How the move could influence 6G research
Core theory in detection and estimation spreads through journals, preprints, and conference talks. Ideas travel faster than hardware. A prominent figure at a Chinese lab can still shape the conversation through open publications and workshops. New algorithms that reduce complexity or improve reliability often find their way into standards proposals and vendor implementations. UESTC already participates in domestic 6G programs and in many international technical venues. A professor with decades of experience can raise the campus profile in fields that set the bounds of what future networks can achieve.
What collaboration still looks like
Even with tighter controls, large portions of communications theory remain open science. Peer reviewed papers, public datasets with no access limits, and conference presentations facilitate exchange. Many collaborations happen at the level of proofs, simulations, and algorithms that do not touch controlled hardware. Care is still required. Partners check where code runs, who funds the work, and whether any co authors are affiliated with units that are seeing export restrictions. Academic freedom and national security policy meet in the details, and those details are now part of routine planning at many universities.
What to watch next
Song’s appointment points to a competitive phase in wireless and AI research across East Asia. Look for publications that couple theory with data driven methods for channel modeling, detection, and resource allocation. Watch for student exchanges, joint workshops, and open source code that indicates new problem areas for the lab in Chengdu. Pay attention to procurement choices by listed universities as they adapt to controls on GPUs, advanced instruments, and EDA software. Also watch how Korean universities and ministries shape guidance on collaboration in fields that touch sensitive dual use technologies.
The Bottom Line
- Song Iick-ho left KAIST to join the University of Electronic Science and Technology of China in Chengdu.

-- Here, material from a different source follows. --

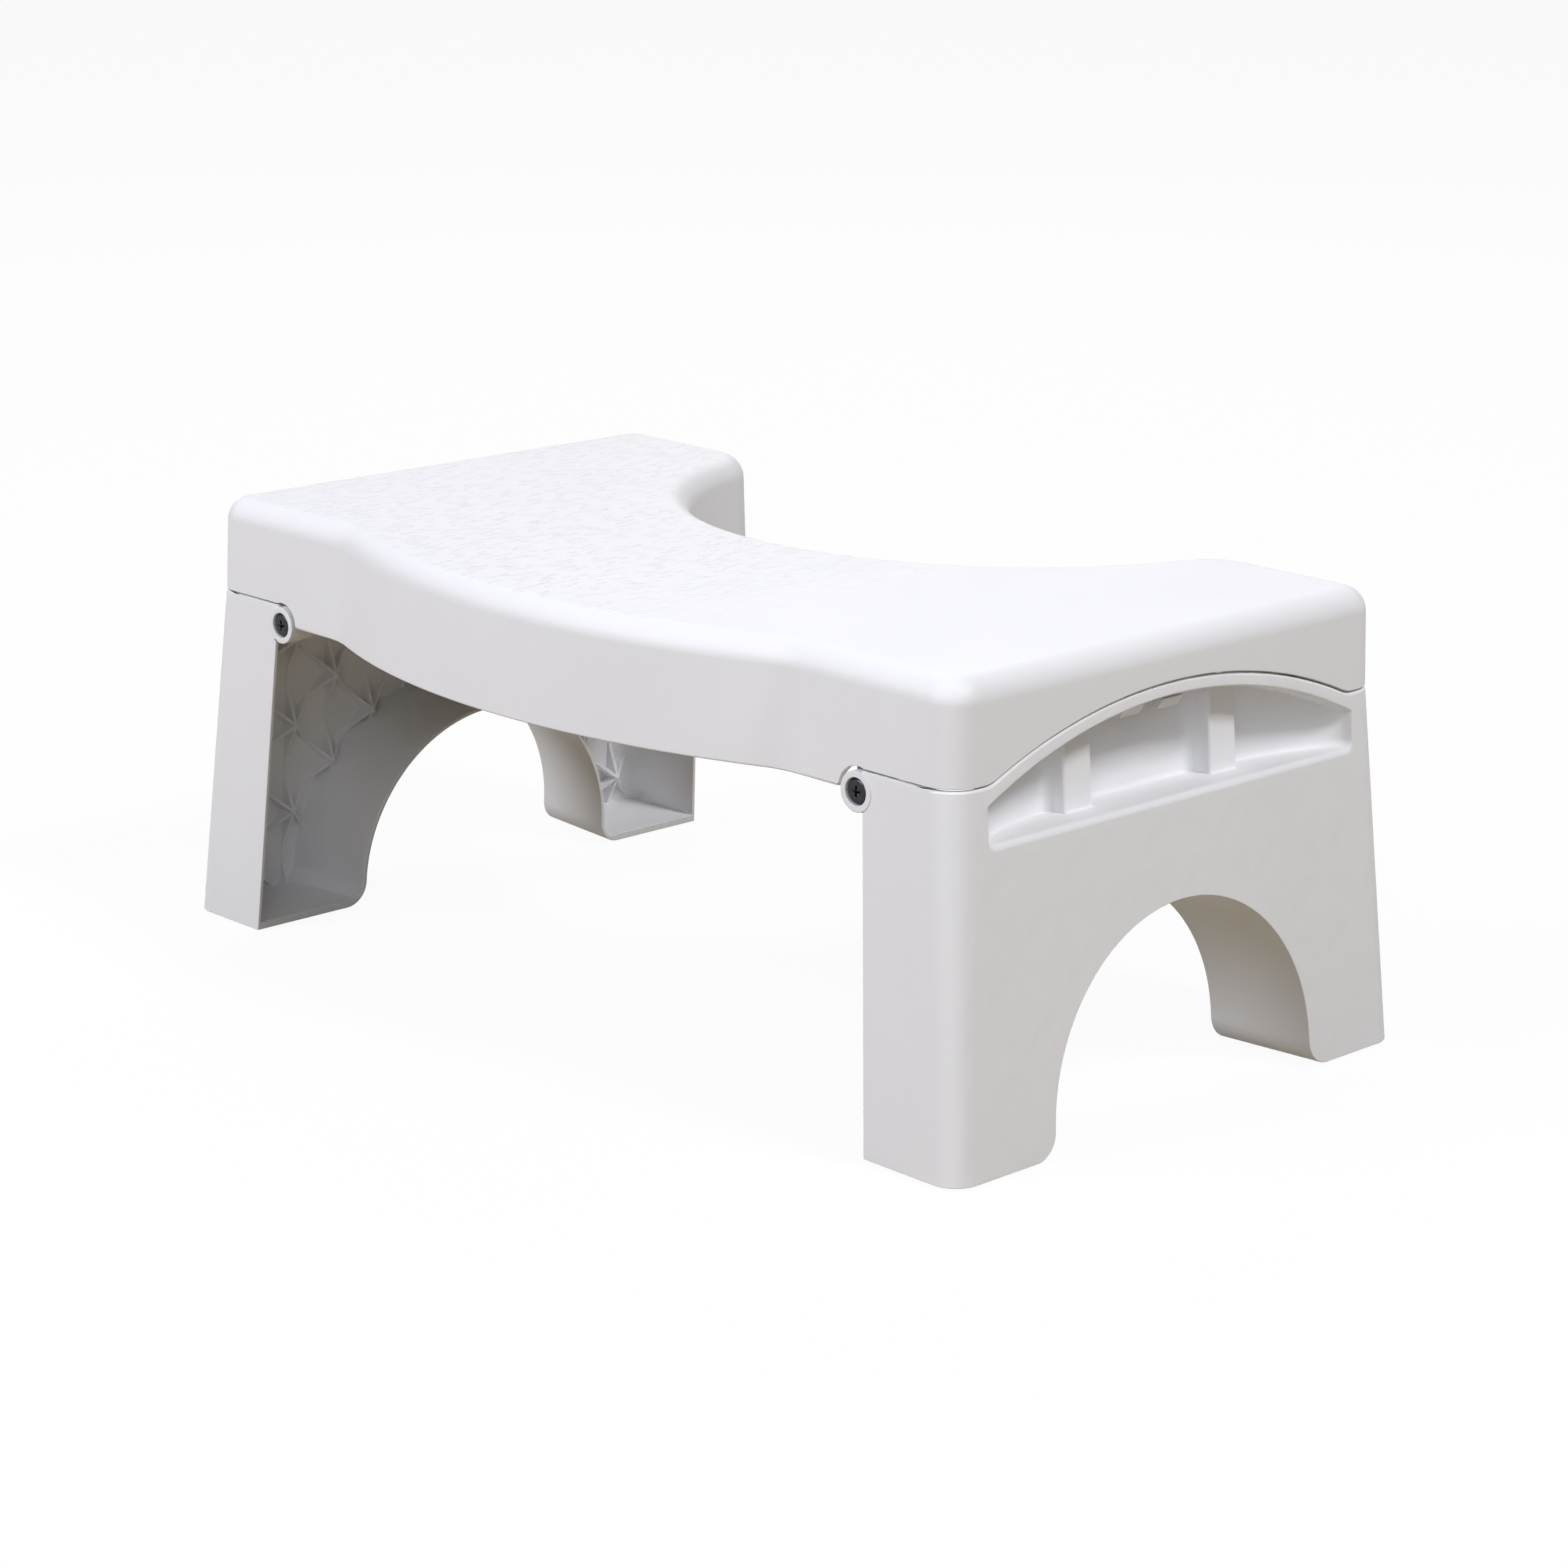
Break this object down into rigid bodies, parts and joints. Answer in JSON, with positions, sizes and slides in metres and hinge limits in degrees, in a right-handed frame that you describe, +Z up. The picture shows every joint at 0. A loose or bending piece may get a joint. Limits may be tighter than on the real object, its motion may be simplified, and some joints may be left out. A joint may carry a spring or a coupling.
{
  "type": "folding toilet footstool",
  "caption": "Low moulded footstool with a rounded cut-out that fits round a toilet's foot, on two wide legs that fold in under the platform.",
  "frame": {"origin": "on the floor, under the middle of the stool's bounding box with the legs open", "axes": "+X along the stool to the end that is nearer in the picture, -Y towards the bulged front edge, +Y towards the side with the round cut-out, +Z up"},
  "size_m": [0.4284, 0.2551, 0.1715],
  "materials": {
    "white_polypropylene": "satin injection-moulded polypropylene, cool white",
    "pad_rubber": "matt grey moulded rubber",
    "screw_steel": "dark zinc-plated pan-head screw with a cross recess",
    "zinc_plated_steel": "bright zinc-plated washer and nut"
  },
  "bodies": {
    "platform": {"top_platform": "white_polypropylene", "pivot_screw_right_front": "screw_steel", "pivot_screw_right_back": "screw_steel", "pivot_screw_left_front": "screw_steel", "pivot_screw_left_back": "screw_steel", "pivot_washer_right_front": "zinc_plated_steel", "pivot_washer_right_back": "zinc_plated_steel", "pivot_washer_left_front": "zinc_plated_steel", "pivot_washer_left_back": "zinc_plated_steel", "pivot_nut_right_front": "zinc_plated_steel", "pivot_nut_right_back": "zinc_plated_steel", "pivot_nut_left_front": "zinc_plated_steel", "pivot_nut_left_back": "zinc_plated_steel"},
    "right_leg": {"right_leg": "white_polypropylene", "foot_pad_right_front": "pad_rubber", "foot_pad_right_back": "pad_rubber"},
    "left_leg": {"left_leg": "white_polypropylene", "foot_pad_left_front": "pad_rubber", "foot_pad_left_back": "pad_rubber"}
  },
  "joints": [
    {"name": "right_leg_hinge", "type": "hinge", "parent": "platform", "child": "right_leg", "pos_m": [0.1588, 0.0096, 0.1269], "axis": [0, 1, 0], "range_deg": [0, 94]},
    {"name": "left_leg_hinge", "type": "hinge", "parent": "platform", "child": "left_leg", "pos_m": [-0.1588, 0.0096, 0.1269], "axis": [0, -1, 0], "range_deg": [0, 94]}
  ]
}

- UESTC appears on a US government risk list that draws national security concerns and tighter export control scrutiny.
- Song will focus on signal detection, communications theory, and artificial intelligence at the Institute of Fundamental and Frontier Sciences.
- His track record includes more than 150 journal papers, 140 conference papers, five international patents, and 26 Korean patents.
- Risk designations can complicate purchases of US origin hardware and software and can slow collaborations.
- Core communications research is dual use, with applications that range from 6G networks to radar and electronic warfare.
- Universities in South Korea and China are navigating stricter compliance checks while keeping legitimate academic projects moving.
- Publications, standards activity, and lab procurement choices will reveal how the new appointment shapes research output in the coming year.